Aim: Reproduce the records exactly.

--------

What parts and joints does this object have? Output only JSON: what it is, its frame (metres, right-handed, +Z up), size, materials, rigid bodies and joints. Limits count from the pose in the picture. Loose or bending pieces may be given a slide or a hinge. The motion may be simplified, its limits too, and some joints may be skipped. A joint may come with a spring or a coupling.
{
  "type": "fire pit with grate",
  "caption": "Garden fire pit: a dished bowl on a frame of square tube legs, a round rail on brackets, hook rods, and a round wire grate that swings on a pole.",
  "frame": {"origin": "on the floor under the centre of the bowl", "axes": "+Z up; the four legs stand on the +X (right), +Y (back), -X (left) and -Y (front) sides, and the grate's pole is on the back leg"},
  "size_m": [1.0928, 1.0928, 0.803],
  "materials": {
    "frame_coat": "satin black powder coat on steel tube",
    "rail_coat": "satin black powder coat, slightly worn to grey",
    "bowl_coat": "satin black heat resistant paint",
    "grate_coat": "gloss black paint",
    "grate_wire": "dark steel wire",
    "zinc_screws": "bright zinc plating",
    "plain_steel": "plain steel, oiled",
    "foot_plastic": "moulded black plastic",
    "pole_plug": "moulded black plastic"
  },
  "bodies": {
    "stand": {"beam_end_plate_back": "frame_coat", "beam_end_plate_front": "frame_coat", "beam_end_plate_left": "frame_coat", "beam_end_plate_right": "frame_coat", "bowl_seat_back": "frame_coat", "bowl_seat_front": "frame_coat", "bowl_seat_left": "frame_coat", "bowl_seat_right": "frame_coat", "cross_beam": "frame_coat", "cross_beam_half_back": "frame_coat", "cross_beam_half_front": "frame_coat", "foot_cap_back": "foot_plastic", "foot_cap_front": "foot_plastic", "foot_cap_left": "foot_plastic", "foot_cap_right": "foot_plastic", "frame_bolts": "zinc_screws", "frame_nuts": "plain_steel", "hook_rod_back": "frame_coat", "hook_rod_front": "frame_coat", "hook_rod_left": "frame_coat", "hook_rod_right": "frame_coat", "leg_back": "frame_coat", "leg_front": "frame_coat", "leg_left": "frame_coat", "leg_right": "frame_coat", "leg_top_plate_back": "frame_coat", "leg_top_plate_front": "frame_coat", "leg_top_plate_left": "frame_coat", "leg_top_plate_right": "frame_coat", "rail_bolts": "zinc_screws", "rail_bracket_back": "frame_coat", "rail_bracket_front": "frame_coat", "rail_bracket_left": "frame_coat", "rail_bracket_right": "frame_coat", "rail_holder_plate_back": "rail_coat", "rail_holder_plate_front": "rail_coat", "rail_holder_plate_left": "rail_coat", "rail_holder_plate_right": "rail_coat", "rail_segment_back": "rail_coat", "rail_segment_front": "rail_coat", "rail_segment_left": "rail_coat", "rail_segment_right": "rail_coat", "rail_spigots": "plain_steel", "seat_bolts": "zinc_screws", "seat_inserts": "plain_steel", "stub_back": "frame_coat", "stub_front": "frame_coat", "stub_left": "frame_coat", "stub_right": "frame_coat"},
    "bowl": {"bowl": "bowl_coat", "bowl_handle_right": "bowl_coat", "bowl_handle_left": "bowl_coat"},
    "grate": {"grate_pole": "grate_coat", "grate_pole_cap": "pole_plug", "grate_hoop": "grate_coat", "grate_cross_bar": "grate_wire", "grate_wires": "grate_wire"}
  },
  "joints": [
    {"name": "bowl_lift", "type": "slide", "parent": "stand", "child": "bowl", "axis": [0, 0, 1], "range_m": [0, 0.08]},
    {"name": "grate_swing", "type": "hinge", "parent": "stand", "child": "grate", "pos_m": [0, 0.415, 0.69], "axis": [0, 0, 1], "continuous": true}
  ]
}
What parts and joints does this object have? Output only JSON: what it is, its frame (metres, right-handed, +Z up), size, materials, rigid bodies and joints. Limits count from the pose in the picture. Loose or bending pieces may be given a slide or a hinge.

--------

Result for this task:
What parts and joints does this object have? Output only JSON: what it is, its frame (metres, right-handed, +Z up), size, materials, rigid bodies and joints. Limits count from the pose in the picture. Loose or bending pieces may be given a slide or a hinge. The motion may be simplified, its limits too, and some joints may be skipped. A joint may come with a spring or a coupling.
{
  "type": "fire pit with grate",
  "caption": "Garden fire pit: a dished bowl on a frame of square tube legs, a round rail on brackets, hook rods, and a round wire grate that swings on a pole.",
  "frame": {"origin": "on the floor under the centre of the bowl", "axes": "+Z up; the four legs stand on the +X (right), +Y (back), -X (left) and -Y (front) sides, and the grate's pole is on the back leg"},
  "size_m": [1.0928, 1.0928, 0.803],
  "materials": {
    "frame_coat": "satin black powder coat on steel tube",
    "rail_coat": "satin black powder coat, slightly worn to grey",
    "bowl_coat": "satin black heat resistant paint",
    "grate_coat": "gloss black paint",
    "grate_wire": "dark steel wire",
    "zinc_screws": "bright zinc plating",
    "plain_steel": "plain steel, oiled",
    "foot_plastic": "moulded black plastic",
    "pole_plug": "moulded black plastic"
  },
  "bodies": {
    "stand": {"beam_end_plate_back": "frame_coat", "beam_end_plate_front": "frame_coat", "beam_end_plate_left": "frame_coat", "beam_end_plate_right": "frame_coat", "bowl_seat_back": "frame_coat", "bowl_seat_front": "frame_coat", "bowl_seat_left": "frame_coat", "bowl_seat_right": "frame_coat", "cross_beam": "frame_coat", "cross_beam_half_back": "frame_coat", "cross_beam_half_front": "frame_coat", "foot_cap_back": "foot_plastic", "foot_cap_front": "foot_plastic", "foot_cap_left": "foot_plastic", "foot_cap_right": "foot_plastic", "frame_bolts": "zinc_screws", "frame_nuts": "plain_steel", "hook_rod_back": "frame_coat", "hook_rod_front": "frame_coat", "hook_rod_left": "frame_coat", "hook_rod_right": "frame_coat", "leg_back": "frame_coat", "leg_front": "frame_coat", "leg_left": "frame_coat", "leg_right": "frame_coat", "leg_top_plate_back": "frame_coat", "leg_top_plate_front": "frame_coat", "leg_top_plate_left": "frame_coat", "leg_top_plate_right": "frame_coat", "rail_bolts": "zinc_screws", "rail_bracket_back": "frame_coat", "rail_bracket_front": "frame_coat", "rail_bracket_left": "frame_coat", "rail_bracket_right": "frame_coat", "rail_holder_plate_back": "rail_coat", "rail_holder_plate_front": "rail_coat", "rail_holder_plate_left": "rail_coat", "rail_holder_plate_right": "rail_coat", "rail_segment_back": "rail_coat", "rail_segment_front": "rail_coat", "rail_segment_left": "rail_coat", "rail_segment_right": "rail_coat", "rail_spigots": "plain_steel", "seat_bolts": "zinc_screws", "seat_inserts": "plain_steel", "stub_back": "frame_coat", "stub_front": "frame_coat", "stub_left": "frame_coat", "stub_right": "frame_coat"},
    "bowl": {"bowl": "bowl_coat", "bowl_handle_right": "bowl_coat", "bowl_handle_left": "bowl_coat"},
    "grate": {"grate_pole": "grate_coat", "grate_pole_cap": "pole_plug", "grate_hoop": "grate_coat", "grate_cross_bar": "grate_wire", "grate_wires": "grate_wire"}
  },
  "joints": [
    {"name": "bowl_lift", "type": "slide", "parent": "stand", "child": "bowl", "axis": [0, 0, 1], "range_m": [0, 0.08]},
    {"name": "grate_swing", "type": "hinge", "parent": "stand", "child": "grate", "pos_m": [0, 0.415, 0.69], "axis": [0, 0, 1], "continuous": true}
  ]
}
What parts and joints does this object have? Output only JSON: what it is, its frame (metres, right-handed, +Z up), size, materials, rigid bodies and joints. Limits count from the pose in the picture. Loose or bending pieces may be given a slide or a hinge.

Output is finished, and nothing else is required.